» **Objective**: Set down exactly the lines of the listing below, please, beginning with the first and ending with the line that holds "import * as THREE from 'three';".
########################################
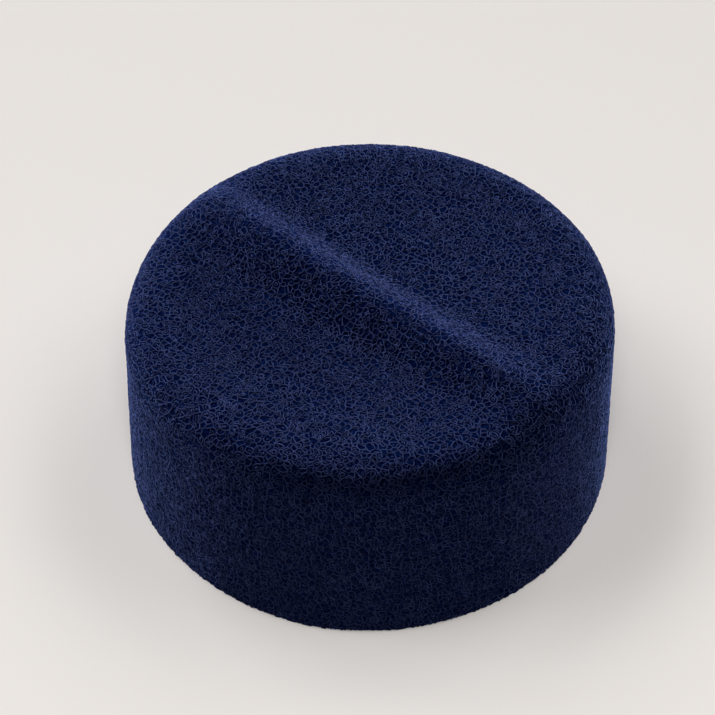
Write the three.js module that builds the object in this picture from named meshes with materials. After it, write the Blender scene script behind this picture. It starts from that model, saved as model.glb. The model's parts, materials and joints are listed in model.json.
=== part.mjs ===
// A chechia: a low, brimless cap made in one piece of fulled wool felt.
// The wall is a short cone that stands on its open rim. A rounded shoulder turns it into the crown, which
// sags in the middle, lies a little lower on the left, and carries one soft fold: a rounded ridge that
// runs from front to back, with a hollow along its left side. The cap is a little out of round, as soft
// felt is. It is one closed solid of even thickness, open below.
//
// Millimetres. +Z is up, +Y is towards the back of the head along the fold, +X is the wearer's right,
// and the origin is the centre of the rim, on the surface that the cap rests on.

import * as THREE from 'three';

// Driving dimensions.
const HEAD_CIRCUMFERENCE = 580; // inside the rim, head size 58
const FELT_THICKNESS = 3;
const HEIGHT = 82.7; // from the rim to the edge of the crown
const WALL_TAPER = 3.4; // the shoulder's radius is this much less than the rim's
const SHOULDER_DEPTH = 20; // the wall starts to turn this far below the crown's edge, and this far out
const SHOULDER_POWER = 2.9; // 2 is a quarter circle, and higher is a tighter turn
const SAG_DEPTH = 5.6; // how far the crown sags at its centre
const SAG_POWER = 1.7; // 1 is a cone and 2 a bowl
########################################
» **Completed task**:
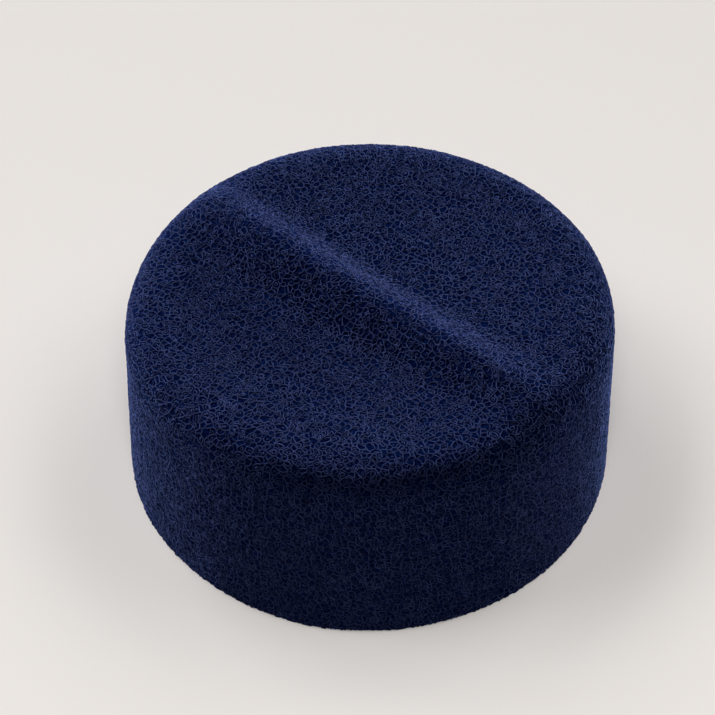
Write the three.js module that builds the object in this picture from named meshes with materials. After it, write the Blender scene script behind this picture. It starts from that model, saved as model.glb. The model's parts, materials and joints are listed in model.json.
=== part.mjs ===
// A chechia: a low, brimless cap made in one piece of fulled wool felt.
// The wall is a short cone that stands on its open rim. A rounded shoulder turns it into the crown, which
// sags in the middle, lies a little lower on the left, and carries one soft fold: a rounded ridge that
// runs from front to back, with a hollow along its left side. The cap is a little out of round, as soft
// felt is. It is one closed solid of even thickness, open below.
//
// Millimetres. +Z is up, +Y is towards the back of the head along the fold, +X is the wearer's right,
// and the origin is the centre of the rim, on the surface that the cap rests on.

import * as THREE from 'three';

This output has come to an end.